__Description of the task__.
Write out all of the data exactly as it appears.

::: Data section

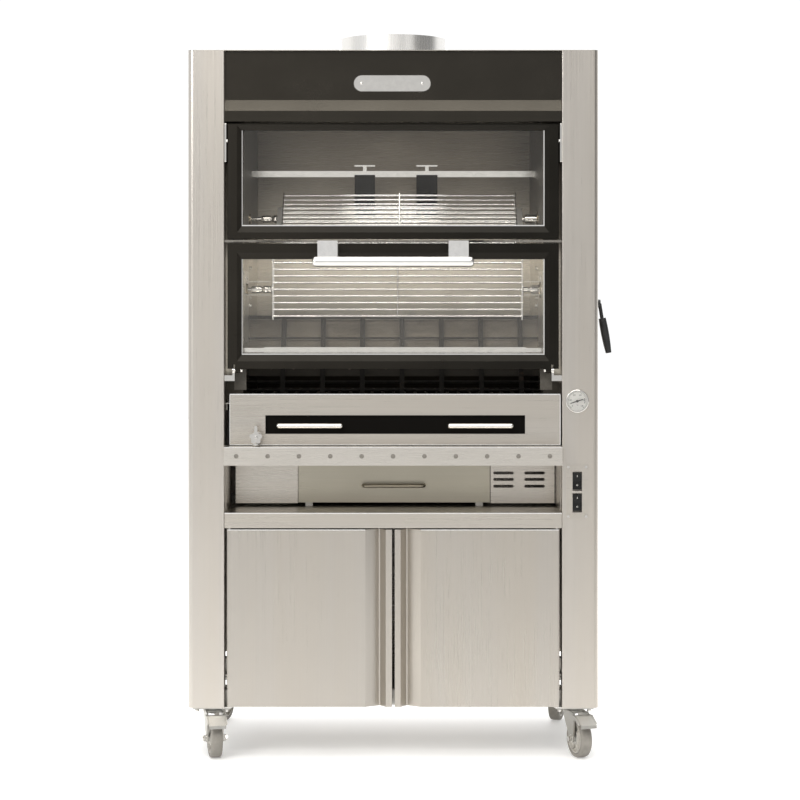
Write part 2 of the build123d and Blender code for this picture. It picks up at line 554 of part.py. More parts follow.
# ---------------------------------------------------------------- drip drawer and tap
TAP_X, TAP_Z = -358.0, 845.0
with BuildPart() as drip_drawer_front:
    block(-430, 440, F, F + 20, DRAWER_Z0, DRAWER_Z1)
    fillet(faces().sort_by(Axis.Y)[0].edges(), 1.0)
    block(-428.5, 438.5, F + T, F + 25, DRAWER_Z0 + T, DRAWER_Z1 - T, Mode.SUBTRACT)
    block(-336, 347, F - 5, F + 5, 852, 901, Mode.SUBTRACT)
    rod((TAP_X, F - 5, TAP_Z), (TAP_X, F + 5, TAP_Z), 8.05, Mode.SUBTRACT)
drip_drawer_front.part.label = "drip_drawer_front"
export_step(drip_drawer_front.part, "parts/drip_drawer_front.step")

with BuildPart() as drip_drawer_inset:
    block(-340, 351, F + 8, F + 9.5, 848, 905)
    for za, zb in ((849, 851.9), (901.1, 904)):
        block(-340, 351, F + T + 0.05, F + 8.5, za, zb)
drip_drawer_inset.part.label = "drip_drawer_inset"
export_step(drip_drawer_inset.part, "parts/drip_drawer_inset.step")

HR = 6.2        # bar radius of the two handles
with BuildPart() as drip_drawer_handles:
    for hx0, hx1 in ((-306, -132), (143, 316)):
        rod((hx0 + HR, F - 18, 874), (hx1 - HR, F - 18, 874), HR)
        rod((hx0 + HR, F - 18, 874), (hx0 + HR, F + 8, 874), HR)
        rod((hx1 - HR, F - 18, 874), (hx1 - HR, F + 8, 874), HR)
        with Locations((hx0 + HR, F - 18, 874), (hx1 - HR, F - 18, 874)):
            Sphere(HR)
drip_drawer_handles.part.label = "drip_drawer_handles"
export_step(drip_drawer_handles.part, "parts/drip_drawer_handles.step")

PAN_D1 = 142.0
with BuildPart() as drip_pan:
    block(-392, 392, F + 20, F + PAN_D1, 842, 934)
    block(-390.5, 390.5, F + 21.5, F + PAN_D1 - T, 843.5, 940, Mode.SUBTRACT)
    # side flanges that slide on the runners
    block(-408, -390.6, F + 20, F + PAN_D1, 932.5, 934)
    block(390.6, 408, F + 20, F + PAN_D1, 932.5, 934)
    rod((TAP_X, F + 19, TAP_Z + 6), (TAP_X, F + 25, TAP_Z + 6), 5, Mode.SUBTRACT)
drip_pan.part.label = "drip_pan"
export_step(drip_pan.part, "parts/drip_pan.step")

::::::

__Task response__.
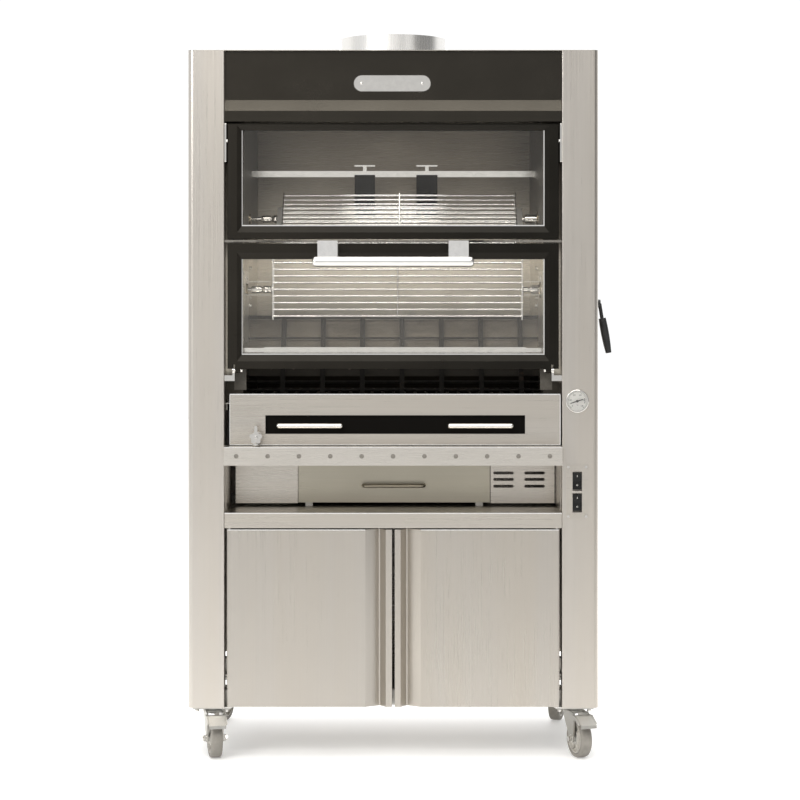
Write part 2 of the build123d and Blender code for this picture. It picks up at line 554 of part.py. More parts follow.
# ---------------------------------------------------------------- drip drawer and tap
TAP_X, TAP_Z = -358.0, 845.0
with BuildPart() as drip_drawer_front:
    block(-430, 440, F, F + 20, DRAWER_Z0, DRAWER_Z1)
    fillet(faces().sort_by(Axis.Y)[0].edges(), 1.0)
    block(-428.5, 438.5, F + T, F + 25, DRAWER_Z0 + T, DRAWER_Z1 - T, Mode.SUBTRACT)
    block(-336, 347, F - 5, F + 5, 852, 901, Mode.SUBTRACT)
    rod((TAP_X, F - 5, TAP_Z), (TAP_X, F + 5, TAP_Z), 8.05, Mode.SUBTRACT)
drip_drawer_front.part.label = "drip_drawer_front"
export_step(drip_drawer_front.part, "parts/drip_drawer_front.step")

with BuildPart() as drip_drawer_inset:
    block(-340, 351, F + 8, F + 9.5, 848, 905)
    for za, zb in ((849, 851.9), (901.1, 904)):
        block(-340, 351, F + T + 0.05, F + 8.5, za, zb)
drip_drawer_inset.part.label = "drip_drawer_inset"
export_step(drip_drawer_inset.part, "parts/drip_drawer_inset.step")

HR = 6.2        # bar radius of the two handles
with BuildPart() as drip_drawer_handles:
    for hx0, hx1 in ((-306, -132), (143, 316)):
        rod((hx0 + HR, F - 18, 874), (hx1 - HR, F - 18, 874), HR)
        rod((hx0 + HR, F - 18, 874), (hx0 + HR, F + 8, 874), HR)
        rod((hx1 - HR, F - 18, 874), (hx1 - HR, F + 8, 874), HR)
        with Locations((hx0 + HR, F - 18, 874), (hx1 - HR, F - 18, 874)):
            Sphere(HR)
drip_drawer_handles.part.label = "drip_drawer_handles"
export_step(drip_drawer_handles.part, "parts/drip_drawer_handles.step")

PAN_D1 = 142.0
with BuildPart() as drip_pan:
    block(-392, 392, F + 20, F + PAN_D1, 842, 934)
    block(-390.5, 390.5, F + 21.5, F + PAN_D1 - T, 843.5, 940, Mode.SUBTRACT)
    # side flanges that slide on the runners
    block(-408, -390.6, F + 20, F + PAN_D1, 932.5, 934)
    block(390.6, 408, F + 20, F + PAN_D1, 932.5, 934)
    rod((TAP_X, F + 19, TAP_Z + 6), (TAP_X, F + 25, TAP_Z + 6), 5, Mode.SUBTRACT)
drip_pan.part.label = "drip_pan"
export_step(drip_pan.part, "parts/drip_pan.step")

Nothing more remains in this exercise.